Tested the search and filter experience with employees across multiple functions to validate that the filter taxonomy matched how people actually thought about their work. Iterated on the AI answer card format to balance depth with scannability, early versions were too dense and were refined to a collapsed default with expandable detail.

Tested the agent detail page information hierarchy with users evaluating agents for the first time, confirming that IQ score and engagement count were the first things people looked for when assessing reliability. Refined the Submit Agent flow through rounds of feedback with agent owners to reduce drop-off on the capabilities section.

Outcome

ROAR established a single, trusted source for AI agent discovery across KPMG's global practice. The AI answer layer significantly reduced time-to-find for complex, multi-criteria queries. The Submit Agent flow gave individual teams a clear path to contribute to the ecosystem, shifting the registry from a curated list to a living, firm-wide resource.

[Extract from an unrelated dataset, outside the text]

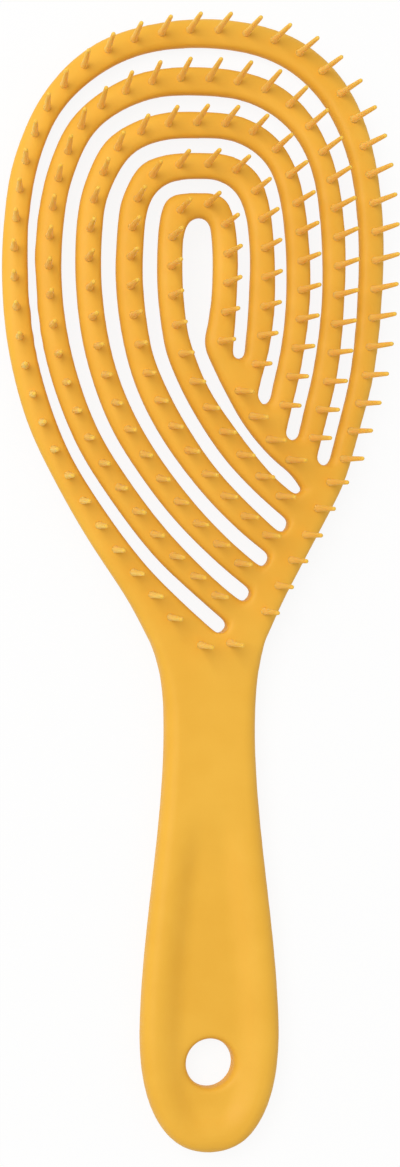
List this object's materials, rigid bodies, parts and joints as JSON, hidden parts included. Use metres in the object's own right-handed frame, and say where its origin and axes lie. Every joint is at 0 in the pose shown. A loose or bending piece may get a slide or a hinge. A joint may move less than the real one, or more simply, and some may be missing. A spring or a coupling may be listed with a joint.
{
  "type": "detangling brush",
  "caption": "Vented detangling hair brush: flat-backed handle with a hanging hole, oval domed head of nested spiral ribs and vent slots, rows of slender round-tipped pins.",
  "frame": {"origin": "middle of the box round the brush, on the plane that its back lies on", "axes": "+Z the way the pins point, +Y from the handle's end to the head's tip, +X to the right seen from above"},
  "size_m": [0.0808, 0.2364, 0.0226],
  "materials": {
    "amber_body": "semi-matt moulded amber polypropylene",
    "amber_pins": "semi-matt moulded amber polypropylene, as the body"
  },
  "bodies": {
    "root": {"handle": "amber_body", "rim": "amber_body", "rib_2": "amber_body", "rib_3": "amber_body", "rib_4": "amber_body", "rib_5": "amber_body", "cross_bar": "amber_body", "rim_pins": "amber_pins", "rib_2_pins": "amber_pins", "rib_3_pins": "amber_pins", "rib_4_pins": "amber_pins", "rib_5_pins": "amber_pins", "cross_bar_pins": "amber_pins", "neck_pins": "amber_pins"}
  },
  "joints": []
}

The design patterns developed for ROAR, agent cards, IQ scoring displays, AI answer cards with cited sources, and the skills taxonomy, are being applied across other AI product surfaces in KPMG's enterprise portfolio.

Key Learnings

Trust signals matter more than completeness. Employees would rather see 20 well-documented, scored agents than 200 with no context. Quality of information per agent drove engagement more than the size of the registry.

AI search needs a citation layer. Users trusted the AI answer card significantly more when it showed where the recommendation came from. The Related Sources panel wasn't decorative, it was load-bearing for adoption.

Submission UX determines registry health. If submitting an agent is painful, teams won't do it. Reducing friction in the Submit Agent flow directly impacts how current and comprehensive the registry stays over time.